Vou além: o que precisa ir para um novo patamar é a qualidade do cinema brasileiro em geral. Mais Forte Que o Mundo aponta o caminho, contando uma história simples de maneira inteligente, utilizando as ferramentas que o cinema disponibiliza há mais de um século. A escolha em biografar José Aldo pode parecer uma decisão corporativa – MMA, afinal, é paixão de brasileiros desde que atletas canarinho passaram a ter destaque no ringue octogonal. Apesar de filmes sobre esportes seguirem uma espécie de fórmula (se você assistiu a Rocky, Um Lutador, certamente vai encontrar uma dúzia de paralelos), Poyart narra a história como um filme de ação em que o protagonista precisa enfrentar um inimigo aparentemente invencível para triunfar: ele mesmo.
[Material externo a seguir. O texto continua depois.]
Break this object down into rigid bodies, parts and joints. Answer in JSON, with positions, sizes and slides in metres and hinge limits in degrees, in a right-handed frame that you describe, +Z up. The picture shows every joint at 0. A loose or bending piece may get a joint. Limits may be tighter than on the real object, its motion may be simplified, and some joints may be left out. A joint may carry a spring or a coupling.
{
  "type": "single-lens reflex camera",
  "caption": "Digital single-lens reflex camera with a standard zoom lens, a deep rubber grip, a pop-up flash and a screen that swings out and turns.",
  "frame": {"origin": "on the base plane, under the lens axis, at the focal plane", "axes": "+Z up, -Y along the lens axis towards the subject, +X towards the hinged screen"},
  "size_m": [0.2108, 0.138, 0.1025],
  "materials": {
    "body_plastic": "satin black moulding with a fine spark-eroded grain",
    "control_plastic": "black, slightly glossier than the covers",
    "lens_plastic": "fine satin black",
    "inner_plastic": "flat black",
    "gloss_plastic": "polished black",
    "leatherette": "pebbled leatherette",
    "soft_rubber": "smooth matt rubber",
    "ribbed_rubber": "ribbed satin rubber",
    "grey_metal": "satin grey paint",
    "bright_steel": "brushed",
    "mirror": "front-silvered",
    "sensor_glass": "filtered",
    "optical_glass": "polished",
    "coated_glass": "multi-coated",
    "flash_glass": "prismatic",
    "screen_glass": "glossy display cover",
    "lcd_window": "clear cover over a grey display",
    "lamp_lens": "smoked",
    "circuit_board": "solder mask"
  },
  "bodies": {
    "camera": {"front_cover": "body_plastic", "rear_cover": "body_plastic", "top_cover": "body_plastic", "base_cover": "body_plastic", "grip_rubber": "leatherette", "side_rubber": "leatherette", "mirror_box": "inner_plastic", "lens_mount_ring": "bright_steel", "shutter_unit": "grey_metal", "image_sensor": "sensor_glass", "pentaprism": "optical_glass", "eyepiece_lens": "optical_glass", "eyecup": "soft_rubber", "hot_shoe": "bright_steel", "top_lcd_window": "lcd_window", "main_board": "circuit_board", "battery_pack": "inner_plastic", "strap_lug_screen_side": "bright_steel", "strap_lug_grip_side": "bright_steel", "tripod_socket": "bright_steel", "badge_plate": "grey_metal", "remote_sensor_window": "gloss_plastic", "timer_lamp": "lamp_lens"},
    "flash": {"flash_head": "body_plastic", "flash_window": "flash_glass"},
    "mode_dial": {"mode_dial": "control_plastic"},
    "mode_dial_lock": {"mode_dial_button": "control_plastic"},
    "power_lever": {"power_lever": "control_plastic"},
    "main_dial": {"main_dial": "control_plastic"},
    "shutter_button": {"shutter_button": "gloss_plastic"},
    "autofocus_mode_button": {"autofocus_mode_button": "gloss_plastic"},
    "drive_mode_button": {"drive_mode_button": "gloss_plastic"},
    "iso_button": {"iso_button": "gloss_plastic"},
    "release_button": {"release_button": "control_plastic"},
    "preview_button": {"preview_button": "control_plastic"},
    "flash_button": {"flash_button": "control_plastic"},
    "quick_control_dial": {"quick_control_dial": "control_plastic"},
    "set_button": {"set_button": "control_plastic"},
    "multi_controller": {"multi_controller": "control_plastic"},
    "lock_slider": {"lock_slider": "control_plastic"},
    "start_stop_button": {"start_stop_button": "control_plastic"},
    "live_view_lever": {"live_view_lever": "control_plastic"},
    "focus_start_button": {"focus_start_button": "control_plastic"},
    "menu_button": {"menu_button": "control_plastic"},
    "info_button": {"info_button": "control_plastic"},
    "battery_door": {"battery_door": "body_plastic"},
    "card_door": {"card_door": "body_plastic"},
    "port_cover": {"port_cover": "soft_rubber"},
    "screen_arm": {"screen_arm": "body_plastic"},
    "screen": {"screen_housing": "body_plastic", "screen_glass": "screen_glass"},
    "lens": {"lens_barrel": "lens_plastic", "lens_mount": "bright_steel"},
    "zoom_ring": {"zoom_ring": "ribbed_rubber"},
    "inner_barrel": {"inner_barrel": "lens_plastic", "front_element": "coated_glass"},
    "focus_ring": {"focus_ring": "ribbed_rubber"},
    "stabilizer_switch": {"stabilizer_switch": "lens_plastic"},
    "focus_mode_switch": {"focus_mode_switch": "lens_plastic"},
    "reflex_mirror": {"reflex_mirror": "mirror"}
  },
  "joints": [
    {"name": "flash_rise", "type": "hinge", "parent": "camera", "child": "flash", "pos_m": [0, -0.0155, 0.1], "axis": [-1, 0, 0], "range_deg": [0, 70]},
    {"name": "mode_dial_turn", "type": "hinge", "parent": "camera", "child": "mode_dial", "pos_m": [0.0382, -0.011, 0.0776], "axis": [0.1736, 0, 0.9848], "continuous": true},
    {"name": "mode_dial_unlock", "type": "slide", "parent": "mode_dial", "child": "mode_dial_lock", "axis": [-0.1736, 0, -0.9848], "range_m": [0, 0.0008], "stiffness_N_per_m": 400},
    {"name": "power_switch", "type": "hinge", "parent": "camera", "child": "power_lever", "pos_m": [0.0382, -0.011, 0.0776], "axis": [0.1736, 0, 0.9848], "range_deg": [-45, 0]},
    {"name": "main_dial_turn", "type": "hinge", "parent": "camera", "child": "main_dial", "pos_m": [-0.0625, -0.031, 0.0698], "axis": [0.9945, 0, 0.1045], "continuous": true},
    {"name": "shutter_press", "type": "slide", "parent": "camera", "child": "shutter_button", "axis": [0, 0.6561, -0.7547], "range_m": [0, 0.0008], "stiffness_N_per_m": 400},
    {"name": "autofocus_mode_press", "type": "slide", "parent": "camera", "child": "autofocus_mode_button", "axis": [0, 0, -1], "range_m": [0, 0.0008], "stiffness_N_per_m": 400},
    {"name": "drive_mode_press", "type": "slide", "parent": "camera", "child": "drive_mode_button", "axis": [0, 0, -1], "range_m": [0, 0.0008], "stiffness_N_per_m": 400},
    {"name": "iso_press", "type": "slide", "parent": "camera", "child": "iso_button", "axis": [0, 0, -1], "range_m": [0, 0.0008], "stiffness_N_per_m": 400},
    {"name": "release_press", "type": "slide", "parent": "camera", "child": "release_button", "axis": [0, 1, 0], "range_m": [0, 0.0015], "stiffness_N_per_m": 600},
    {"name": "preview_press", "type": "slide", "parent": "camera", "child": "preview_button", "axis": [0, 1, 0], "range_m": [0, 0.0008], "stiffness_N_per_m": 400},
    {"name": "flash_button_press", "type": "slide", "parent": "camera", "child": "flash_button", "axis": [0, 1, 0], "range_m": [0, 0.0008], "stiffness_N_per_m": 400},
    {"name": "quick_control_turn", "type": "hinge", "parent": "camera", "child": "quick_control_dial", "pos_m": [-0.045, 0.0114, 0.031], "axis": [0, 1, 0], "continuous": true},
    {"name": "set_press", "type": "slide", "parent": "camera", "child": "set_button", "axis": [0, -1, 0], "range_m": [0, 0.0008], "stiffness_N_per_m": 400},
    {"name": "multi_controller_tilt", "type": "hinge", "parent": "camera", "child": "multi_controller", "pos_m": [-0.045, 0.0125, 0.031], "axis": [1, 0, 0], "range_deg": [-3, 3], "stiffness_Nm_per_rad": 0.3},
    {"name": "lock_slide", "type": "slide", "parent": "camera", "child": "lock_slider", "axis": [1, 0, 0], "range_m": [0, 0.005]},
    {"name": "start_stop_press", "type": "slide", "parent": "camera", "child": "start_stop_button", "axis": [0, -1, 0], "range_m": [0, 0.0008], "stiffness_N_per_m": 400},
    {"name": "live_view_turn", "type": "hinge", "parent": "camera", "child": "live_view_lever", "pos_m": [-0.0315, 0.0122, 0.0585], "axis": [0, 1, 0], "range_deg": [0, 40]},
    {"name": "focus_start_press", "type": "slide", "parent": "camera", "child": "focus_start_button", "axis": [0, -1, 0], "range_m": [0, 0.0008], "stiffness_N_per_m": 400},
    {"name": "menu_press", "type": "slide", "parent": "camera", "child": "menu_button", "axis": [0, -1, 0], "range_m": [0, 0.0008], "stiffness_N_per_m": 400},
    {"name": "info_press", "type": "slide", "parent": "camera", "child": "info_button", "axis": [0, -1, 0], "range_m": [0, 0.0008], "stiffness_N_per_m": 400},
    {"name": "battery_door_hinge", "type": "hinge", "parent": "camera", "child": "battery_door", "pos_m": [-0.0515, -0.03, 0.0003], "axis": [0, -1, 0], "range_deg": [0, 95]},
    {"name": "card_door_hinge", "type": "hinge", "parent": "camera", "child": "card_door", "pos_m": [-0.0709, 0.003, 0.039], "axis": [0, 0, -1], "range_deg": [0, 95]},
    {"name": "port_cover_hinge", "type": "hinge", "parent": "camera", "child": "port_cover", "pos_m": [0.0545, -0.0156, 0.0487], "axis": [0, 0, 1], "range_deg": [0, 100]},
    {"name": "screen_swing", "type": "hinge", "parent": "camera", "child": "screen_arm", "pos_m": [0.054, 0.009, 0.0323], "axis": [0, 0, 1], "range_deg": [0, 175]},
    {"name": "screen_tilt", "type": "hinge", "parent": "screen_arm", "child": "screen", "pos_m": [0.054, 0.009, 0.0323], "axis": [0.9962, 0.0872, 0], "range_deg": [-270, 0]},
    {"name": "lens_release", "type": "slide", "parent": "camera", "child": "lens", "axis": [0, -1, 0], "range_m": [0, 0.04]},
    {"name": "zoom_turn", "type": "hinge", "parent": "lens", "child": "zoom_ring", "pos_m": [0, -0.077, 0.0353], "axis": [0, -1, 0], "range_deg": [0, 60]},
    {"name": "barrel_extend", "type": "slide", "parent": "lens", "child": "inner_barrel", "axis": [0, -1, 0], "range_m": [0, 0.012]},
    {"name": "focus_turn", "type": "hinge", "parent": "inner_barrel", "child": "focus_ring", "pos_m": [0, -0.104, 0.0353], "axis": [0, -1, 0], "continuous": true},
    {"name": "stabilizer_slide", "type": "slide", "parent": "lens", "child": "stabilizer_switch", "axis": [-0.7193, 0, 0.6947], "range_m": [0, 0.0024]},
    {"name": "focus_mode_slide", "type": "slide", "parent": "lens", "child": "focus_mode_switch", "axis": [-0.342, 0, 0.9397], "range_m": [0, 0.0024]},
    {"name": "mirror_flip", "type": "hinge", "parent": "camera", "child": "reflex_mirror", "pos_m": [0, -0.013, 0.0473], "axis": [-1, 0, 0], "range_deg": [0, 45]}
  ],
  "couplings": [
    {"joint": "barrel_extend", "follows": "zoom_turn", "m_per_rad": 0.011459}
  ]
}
O mérito de ancorar a história recai sobre o ator José Loreto, que abraça o papel de Aldo como uma mola de músculos e dor em constante tensão. Nascido em Manaus, ele descarrega a frustração de lidar com um pai violento (Jackson Antunes) e uma mãe submissa (Claudia Ohana) treinando jiu jitsu. Tudo em sua vida é um revés, do relacionamento fragmentado com Luiza (Paloma Bernardi) ao conflito com Fernandinho (Romulo Neto), playboy que representa tudo que Aldo odeia – e que se torna o que mais se aproxima de um vilão, embora exista mais nessa relação do que sugere a superfície. O filme logo salta para a mudança do lutador para o Rio de Janeiro, onde aos poucos ele canaliza sua fúria no ringue, uma trilha que o leva a ser campeão no UFC.
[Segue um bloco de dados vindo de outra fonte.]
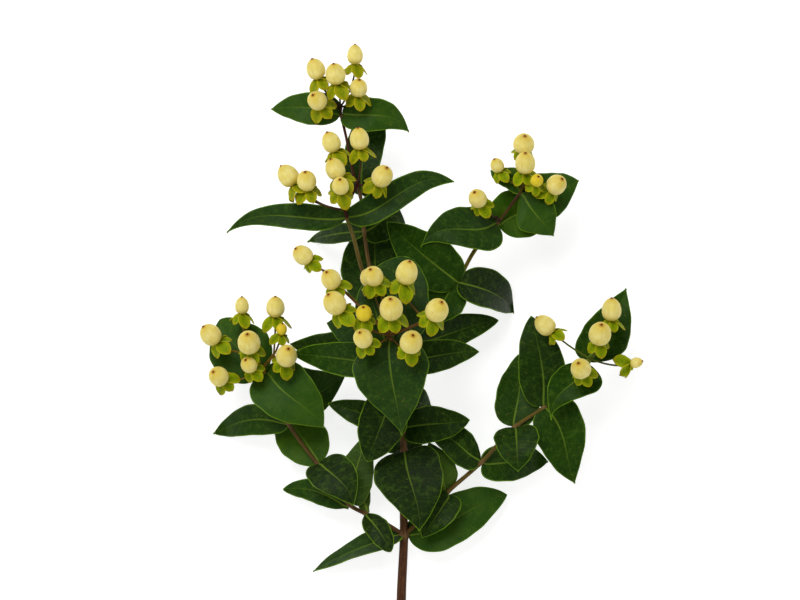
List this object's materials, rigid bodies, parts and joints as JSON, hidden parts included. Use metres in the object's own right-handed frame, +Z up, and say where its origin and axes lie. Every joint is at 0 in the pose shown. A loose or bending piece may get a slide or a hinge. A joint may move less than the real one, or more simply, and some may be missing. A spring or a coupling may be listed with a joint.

Com este material em mãos, seria até fácil para Poyart montar um drama convencional, caprichar nas cenas de luta e partir para o abraço. Mas o diretor não facilita nem para si próprio, optando por concentrar seu filme no aspecto psicológico da trajetória de Aldo: afinal, o que faz um homem subir num ringue e se submeter a uma sessão de pancadaria? Seria apenas a glória e os prêmios? Ou canalizar a dor para os punhos é uma maneira de expiar outros pecados? Este caminho logo se mostra acertado, já que remove Mais Forte Que o Mundo das "regras" do gênero e abre espaço para Poyart explorar a mente de José Aldo com uma assinatura visual apurada. Tudo emoldurado por uma cozinha técnica impecável, da fotografia de Carlos André Zalasik à montagem de Lucas Gonzaga: cada pedaço ajudando a montar a narrativa, sem gordura.
O resultado é um filme visualmente distinto, que usa som e cor para pontuar cada momento da trajetória de seu protagonista, sem jamais deixar a trama confusa. É um salto considerável do primeiro trabalho de Poyart como diretor, o acelerado 2 Coelhos, que também trazia uma assinatura visual forte mas pecava pelo excesso de tramas. Mais Forte Que o Mundo é mais centrado e, justamente por isso, a habilidade do diretor em criar imagens poderosas ganha espaço sem nunca entrar em conflito com a história. A soma de texto e imagem deixa a experiência mais fácil de ser assimilada. É essa a grande lição: dialogar com seu público não é pecado. Cinema não precisa ser complicado para ser interessante, filme não tem de ser uma tese, não precisa ser um experimento, não funciona quando um diretor o utiliza como sala de terapia. Cinema triunfa quando é uma ferramenta para contar histórias. E qualquer filme que transforme Rafinha Bastos em um personagem que não seja Rafinha Bastos merece aplausos!